A power like nothing I’d ever felt before filled the room, as if all of us were being embraced somehow.
I’d always thought I had become an Olympian by setting goals and making incremental progress to achieve them. A pattern I’d repeated for the next 40 years—even for organizing this reunion. But now I could see how God had been there, an invisible hand leading me every step of the way. Through traction to the Olympic trials. Through Army combat to a career in education. Through heart trouble and cancer. Through to the future.
“Now I know why you had to do this,” Posy said to me. “I’m so glad you followed what God was leading you to do.” Before we Olympians left the reunion, we set up a prayer chain for all of us to continue supporting each other.
I trained hard for the 2009 National Senior Games, but I wasn’t so focused on my times anymore. I didn’t dream about edging out a competitor at the finish line. I found joy in the simple act of running and just tried to improve a little every time out on the track.

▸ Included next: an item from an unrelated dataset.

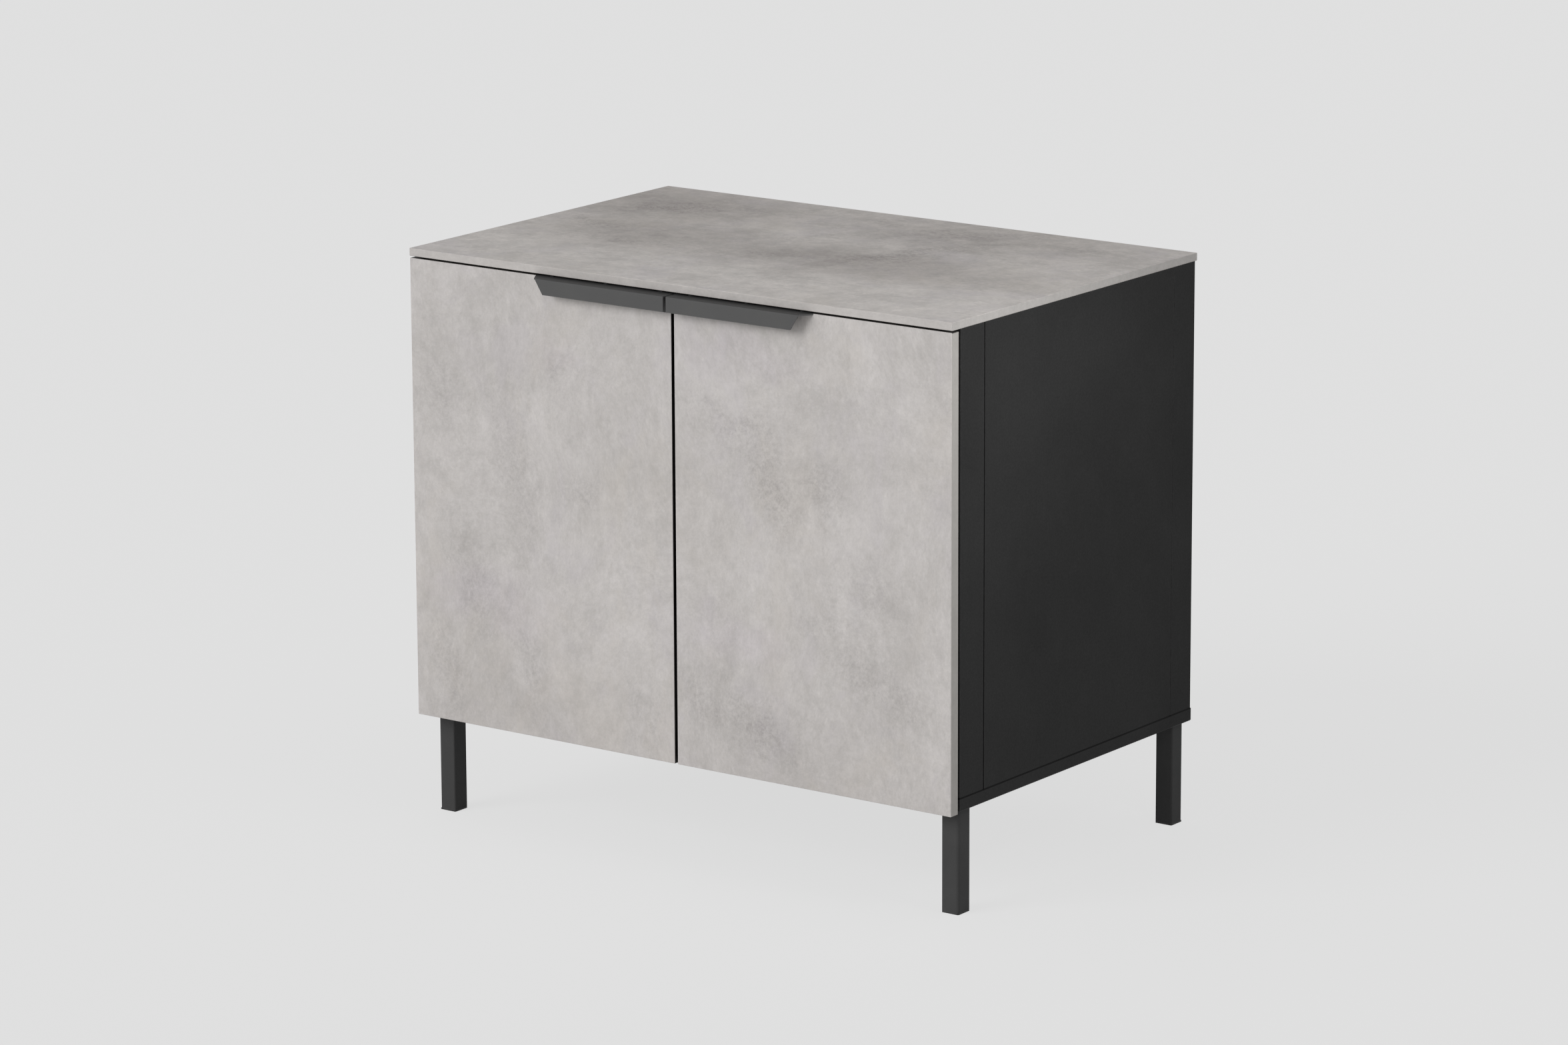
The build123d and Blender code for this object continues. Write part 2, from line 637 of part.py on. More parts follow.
# Hinges
for name, side in sides.items():
    for height, hinge_z in hinge_zs.items():
        pin_place = (side * hinge_pin_x, hinge_pin_y)
        pin_half = ear_gap / 2 + ear_length
        with BuildPart() as cup:
            with BuildSketch(upright(door_back_y)):
                with Locations((side * cup_x, hinge_z)):
                    Circle(cup_radius)
            extrude(amount=cup_depth)
            with BuildSketch(upright(door_back_y)):
                with Locations((side * cup_x, hinge_z)):
                    Circle(cup_flange_radius)
                with Locations((side * cup_wing_x, hinge_z)):
                    RectangleRounded(cup_wing_width, cup_wing_length, cup_wing_corner_radius)
            extrude(amount=-cup_flange_thickness)
            with BuildSketch(upright(cup_face_y)):
                with Locations((side * cup_x, hinge_z)):
                    Circle(cup_radius - cup_wall)
                for end in (-1, 1):
                    ear_xs = (side * (hinge_pin_x - ear_width), side * (cup_x + cup_radius))
                    ear_zs = (hinge_z + end * ear_gap / 2, hinge_z + end * cup_radius)
                    area(*ear_xs, *ear_zs, mode=Mode.SUBTRACT)
            extrude(amount=cup_depth + cup_flange_thickness - cup_wall, mode=Mode.SUBTRACT)
            drill(
                upright(cup_face_y),
                [(side * cup_wing_x, hinge_z + end * cup_screw_spacing / 2) for end in (-1, 1)],
                cup_screw_radius, cup_flange_thickness,
            )
            drill(level(hinge_z - pin_half), [pin_place], hinge_pin_radius, 2 * pin_half)
        save(cup.part, f"{name}_{height}_hinge_cup")

        with BuildPart() as hinge_pin:
            rods(level(hinge_z - pin_half), [pin_place], hinge_pin_radius, 2 * pin_half)
        save(hinge_pin.part, f"{name}_{height}_hinge_pin")

        neck_front_y = hinge_pin_y - arm_thickness / 2
        with BuildPart() as arm:
            with BuildSketch(level(hinge_z - arm_neck_width / 2)) as neck:
                area(side * arm_face_x, side * hinge_pin_x, neck_front_y, neck_front_y + arm_thickness)
                area(side * arm_face_x, side * plate_face_x, neck_front_y, arm_back_y)
                bend = neck.vertices().sort_by_distance((side * arm_face_x, neck_front_y, 0))[0]
                fillet(bend, arm_bend_radius)
                with Locations(pin_place):
                    Circle(hinge_eye_radius)
                    Circle(hinge_pin_radius + hinge_pin_clearance, mode=Mode.SUBTRACT)
            extrude(amount=arm_neck_width)
            channel_front_y = carcass_front_y + arm_channel_start
            channel_inner = plate_rib_width / 2 + arm_channel_clearance
            channel_outer = channel_inner + arm_channel_wall
            with BuildSketch(sideways(side * arm_face_x)):
                area(channel_front_y, arm_back_y, hinge_z - channel_outer, hinge_z + channel_outer)
            extrude(amount=side * arm_thickness)
            with BuildSketch(sideways(side * plate_face_x)):
                for end in (-1, 1):
                    wall_zs = (hinge_z + end * channel_inner, hinge_z + end * channel_outer)
                    area(channel_front_y, arm_back_y, *wall_zs)
            extrude(amount=side * arm_channel_depth)
            arm_face = sideways(side * arm_face_x)
            drill(arm_face, [(arm_screw_y, hinge_z)], arm_screw_radius, side * arm_thickness)
        save(arm.part, f"{name}_{height}_hinge_arm")

        with BuildPart() as plate:
            with BuildSketch(sideways(side * inner_x)):
                area(
                    carcass_front_y + plate_rib_start, carcass_front_y + plate_rib_end,
                    hinge_z - plate_rib_width / 2, hinge_z + plate_rib_width / 2,
                )
            extrude(amount=-side * plate_rib_height)
            with BuildSketch(sideways(side * inner_x)):
                with Locations((plate_y, hinge_z)):
                    RectangleRounded(plate_wing_width, plate_wing_length, plate_wing_corner_radius)
            extrude(amount=-side * plate_wing_thickness)
            wing_holes = [(plate_y, hinge_z + end * plate_screw_spacing / 2) for end in (-1, 1)]
            drill(sideways(side * inner_x), wing_holes, plate_screw_radius, -side * plate_wing_thickness)
            rib_face = sideways(side * plate_face_x)
            drill(rib_face, [(arm_screw_y, hinge_z)], arm_screw_radius, side * arm_screw_bite)
        save(plate.part, f"{name}_{height}_hinge_plate")

with BuildPart() as hinge_plate_screws:
    for side in sides.values():
        pan_screws(
            sideways(side * (inner_x - plate_wing_thickness)), plate_screw_points, side,
            plate_screw_head_radius, plate_screw_head_height,
            plate_screw_radius, plate_wing_thickness + plate_screw_bite,
        )
save(hinge_plate_screws.part, "hinge_plate_screws")

with BuildPart() as hinge_arm_screws:
    for side in sides.values():
        pan_screws(
            sideways(side * arm_face_x), arm_screw_points, side,
            arm_screw_head_radius, arm_screw_head_height, arm_screw_radius, arm_thickness + arm_screw_bite,
        )
save(hinge_arm_screws.part, "hinge_arm_screws")
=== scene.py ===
"""Finishes, dark plates behind the handles as painted shade, door buffers, stage, lamps and camera for a
two-door kitchen base cabinet.
"""
import math
from collections import namedtuple

import bpy
import numpy as np
from bpy.props import FloatProperty, FloatVectorProperty, PointerProperty
from mathutils import Matrix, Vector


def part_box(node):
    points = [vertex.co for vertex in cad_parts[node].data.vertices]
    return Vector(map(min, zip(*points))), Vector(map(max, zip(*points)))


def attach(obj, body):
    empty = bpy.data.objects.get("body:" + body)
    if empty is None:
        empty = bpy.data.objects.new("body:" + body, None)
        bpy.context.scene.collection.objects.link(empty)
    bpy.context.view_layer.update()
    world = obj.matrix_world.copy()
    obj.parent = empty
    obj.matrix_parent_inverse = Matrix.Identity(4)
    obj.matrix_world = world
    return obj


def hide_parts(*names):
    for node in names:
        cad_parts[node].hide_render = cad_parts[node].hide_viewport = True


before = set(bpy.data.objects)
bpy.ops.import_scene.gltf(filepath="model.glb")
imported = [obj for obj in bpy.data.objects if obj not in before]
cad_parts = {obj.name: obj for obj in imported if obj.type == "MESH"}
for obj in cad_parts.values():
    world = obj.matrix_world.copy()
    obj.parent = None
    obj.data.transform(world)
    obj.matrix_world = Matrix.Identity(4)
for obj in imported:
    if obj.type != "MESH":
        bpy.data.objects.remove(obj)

bl_info = {
    "name": "Kitchen Base Cabinet",
    "version": (1, 0, 0),
    "blender": (4, 5, 0),
    "location": "3D View > Sidebar > Cabinet",
    "description": "Finishes, stage and camera for a kitchen base cabinet with two doors",
    "category": "Object",
}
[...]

The day of the race, I was completely relaxed. I marveled at the athletes who were 15 or 20 years older than me, competing for the love of their sport. Wasn’t that the Olympic ideal?
Then it was time. I said a quick prayer to do my best. The starting gun fired and I was off, legs churning.
I finished ninth out of 26 runners, my time close to what I’d hoped to achieve. I was thrilled, not only at where I’d finished, but at how I’d gotten there.
Posy met me at the finish line. “I have a new goal,” I said. “To still be out here when I’m eighty.”
Now, at 75, I’m looking forward to running the 800- and 1,500-meter races at the 2017 National Senior Games in Birmingham, Alabama, and being more inspired by the athletes around me than by my own accomplishments. I’m still a big believer in incremental progress. And I’m an even bigger believer in following God’s lead. How else would I have found myself now learning music composition and computer coding?
Maybe I can create a virtual reality project for the fiftieth anniversary reunion of our 1968 team next year. I wonder what Posy thinks.